TTS: What’s an average day like at The Notch?
Serena: The first guest to wake up makes a fresh pot of coffee. In the summertime, our shuttles for thru-hikers on the Appalachian Trail begin at 7:30 AM. After shuttling, the laundry and housekeeping ensues. We take cleanliness pretty seriously here so the housekeeping can take anywhere from three to seven hours for one person, depending on the day. The guests start to show up around 4 pm, and over the course of the evening we may check in up to thirty new guests and help them get settled and plan their hikes and other adventures. We have a large guest kitchen, so many people cook during their stay (we’ve even hosted a Thanksgiving dinner!) and share meals together in our common areas. We don’t have a television in the hostel (although we do have a projector for movie nights and special events), which I think encourages people to socialize with each other more. Guitar sing-alongs, poker games, and fires (by the firepit in the summer, in the living room stove in the winter) are all common occurrences here, always accompanied by discussions about who is hiking what trail tomorrow, what the higher summit forecast is, and whether or not there will be views at the top.
TTS: Tell us something unique that happens at The Notch that we never would have known otherwise!
Serena: The thru-hikers! We are close to the Appalachian Trail and serve AT guests from the trailheads at both Kinsman and Franconia Notch. Many of our local guests can only drive up to stay with us on the weekend, but the summer weekday scene at the Notch is chock full off thru-hikers. Because they do share space with non-AT guests, we’ve come up with a de-contamination system to remove stinkiness and maximize comfort. AT guests are provided with clean loaner clothes and a free laundry service, showers are encouraged upon arrival, and packs and boots stay outside in the “hiker shed.” Once they’ve gone through the de-con process, AT guests are provided with shuttles to town to resupply food and enjoy as many hamburgers and ice cream cones as they can manage. Our thru-hiking guests tend to become part of our family during their stay (we call it the hamily, or hostel family), as many of them “zero” (hike zero miles, hang out at the Notch) for several days here so we get the chance to form strong bonds and friendships.
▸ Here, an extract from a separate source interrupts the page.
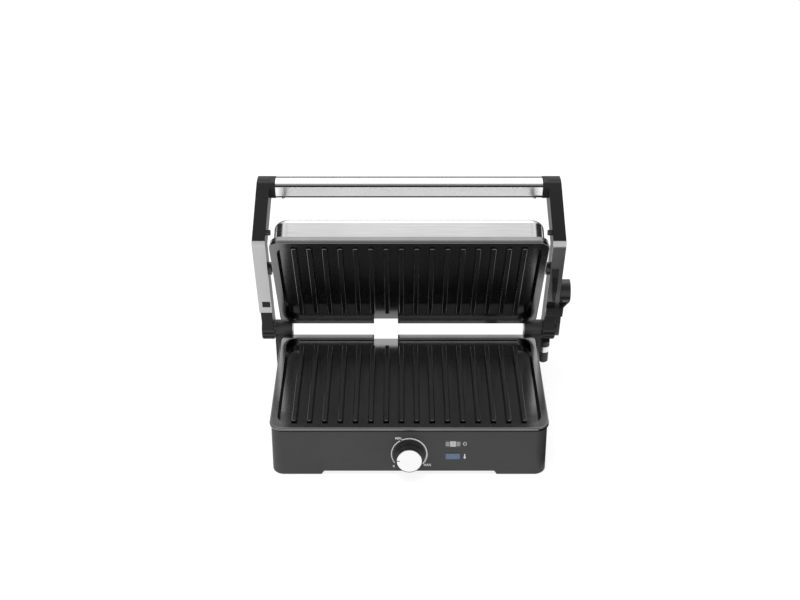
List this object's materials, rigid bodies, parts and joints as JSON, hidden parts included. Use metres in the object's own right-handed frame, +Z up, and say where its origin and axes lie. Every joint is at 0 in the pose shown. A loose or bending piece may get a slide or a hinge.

We often offer work-for-stay projects to interested thru-hikers, and it’s fun to look around my house and yard and recall how “Mr. Sunshine” dug my firepit, “Toothpaste” weeded my garden, and “Kickstand” installed my outdoor hose spigot. As fast as they appear in June, the thru-hikers disappear after September, so fall is always bittersweet for me. It’s nice not to have to run around like crazy looking for sewing kits for ripped packs and drive forgotten poles to the trailhead, but I also miss that magical energy and camaraderie the thru-hikers bring with them. But summer will be here again before I know it, and with it will come a whole new herd of AT hikers!
TTS: What’s your background as a hiker and backpacker?
Serena: I grew up in a woodsy town in Massachusetts and spent my youth taking dog walks in the forest, building fairy houses out of tree stumps, and that sort of thing. But it wasn’t until 2012 that I found out about the White Mountains and decided to hike Franconia Ridge with some friends. After that one hike, I was hooked (no wonder…National Geographic just rated it the sixth best hike in the world this year). Justin was already an experienced hiker and mountaineer when we got together, so he taught me much of what I know about backpacking, winter hiking, and mountaineering. I’ve since hiked all the 48 4000-footers and backpacked all over the Whites and other places (yes, I’ve done plenty of solo hikes, and no, I don’t bring a gun or taser). I love winter backpacking in the Whites, and have gotten into rock and ice climbing since moving up here.
TTS: Where do you enjoy hiking?
Serena: The White Mountains, of course! One of my favorite areas to hike is the Great Gulf Wilderness, as well as on the Randolph Mountain Club trails in the northern Presidential Range. The Castellated Ridge trail to Mount Jefferson takes my breath away. Moosilauke, Kinsman Notch, and the areas around Long Pond Road and Tunnel Brook fascinate me. And of course there is nothing like good old Franconia Ridge! On the West Coast, I love the Northern Cascades in Washington State and can’t wait to get back there.
TTS: Other than a hiking destination, what is a can’t miss place near the hostel?
Serena: I’d have to say the various river spots along Routes 3 and 112. Free, close to the road, and no backpack required! I love sitting on the rocks by the Lost River (across the street from the hostel) in the summertime and listening to the water. I also love to drive through beautiful Kinsman Notch, pay a visit to Beaver Pond, and then drive up Rt. 116 (less contested than 93) to see all the farmland and the majestic backside of Kinsman Ridge. And of course, I’ve got to give a shout out to my favorite healthy food options in town: the Gypsy Cafe, the Purple Tomato market, and Peaked Moon Bakery!
TTS: What are your upcoming plans? How about for the hostel?
Serena: We are approaching leaf season here in the Whites and are already doing a snow dance for the winter season. Last year we hosted courses such as Avalanche Awareness and Intro to Winter Hiking, and this year we hope to do even more. We are also excited to be hosting two women’s yoga/spiritual retreats this fall. Down the road, we’ve dreamed about building a yurt as a Notch annex (probably a pipe dream) and also opening up a outdoor guiding service in the Lincoln area (less of a pipe dream). Justin is currently planning a trip to climb Denali this Spring; I have yet to decide if I want to brave the negative 40 degree conditions with him. Maybe I’ll hike Mauna Loa instead!